What to Do with My Music?

I have been an active digital music user since 1997. I have collected literally thousands of music files through the years. During this time I have experienced some good things and some bad things.

One of the good things I experienced was the original Napster. It allowed me to search for music and download it from other users in a free format. We all know the perils of such an “evil” endeavor. Low cost music is almost as evil as mass murder. I must admit that I bought far more CD’s back then than I do now. Napster allowed me to test drive new music without the fear of being stuck with a bad CD. How many one good song CD’s do you own? I own several hundred. I tried to be responsible netizen and purchase CD’s of the music I really liked. I understand that nobody works for free. Another feature that I loved was the ability to listen to rare music, live music and bootlegs. Some of my favorite mp3’s are cover songs from other artists or different versions than the standard radio format. I have several really cool arrangements from the Howard Stern Show like live acoustic music from Foo Fighters, or AC/DC doing hit songs in a very simple acoustic guitar arrangement. I also have bootlegs from Dylan or the Barenaked Ladies doing cover songs from their live shows. These are songs that never ever get released but are cool to listen to.

The bad part of digital music is the inevitable hardware failure. I have several hard drives that I can no longer boot but I am hoping to find a method in which to recover my covers, bootlegs and other unique recordings. Recently I slipped on some ice and cracked my ipod screen while it still plays it got me thinking about what I would lose if it broke. I have tried to keep it backed up on different computers but as my collection grows it gets harder to keep track of it.

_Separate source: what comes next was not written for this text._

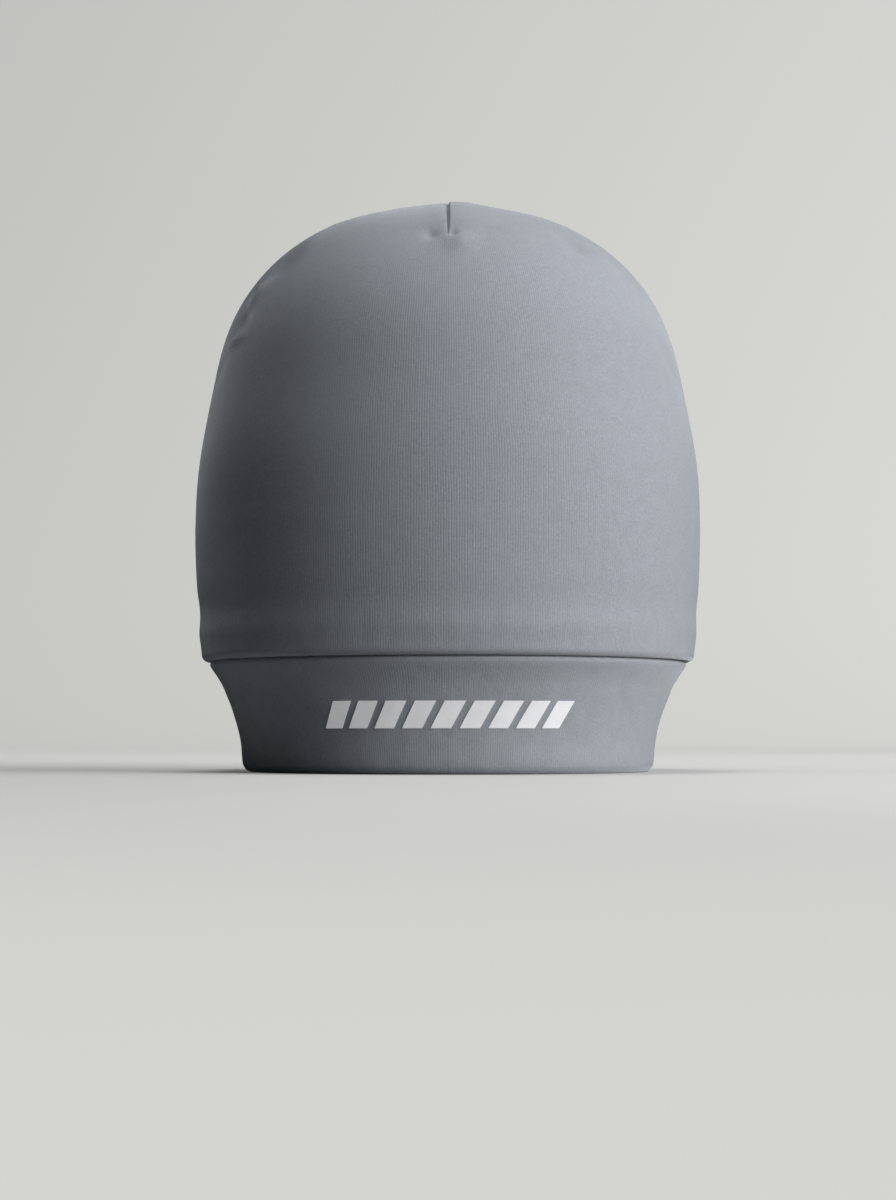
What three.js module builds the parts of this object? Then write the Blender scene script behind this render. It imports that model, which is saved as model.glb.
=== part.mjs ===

Music purchased online needs to be authorized every time you move it. It is a royal pain in the butt. It took me months to digitize thousands of the CD’s I own. It makes me revert to burning CD’s and DVD’s of music so that I don’t again lose thousands of songs.

The other bad part is Digital Rights Management. Content owners are increasingly becoming more aggressive with their products. We all saw the backlash to Sony Music’s Spyware. I Tunes makes you reauthorize your music purchases which can be a time killer. I find it funny that coders spend time to find new ways to protect and crackers find methods to undo the security at an even faster rate. Does this mean that I am buying the content or merely leasing or renting it? Recently Mark Cuban gave the advice to crack all the copy-protected content you own and make backup copies incase of failures. This is an interesting perspective coming from a content owner and producer. His point was that the formats will change back and forth and ownership will have more complications than current systems as the owners try to protect their digital content. It seems like we are renters vs owners of media in the digital age.

I think that soon we will see companies offering disk space much like we see web space offered. Digital files will be stored and backed up at large data warehouses. End users will simply pay a monthly fee for storage much like we see today in the web host environment.Instead of a MyDocuments Folder on your local drive it will be a web space that you log into and access your photos, documents, files, videos and music.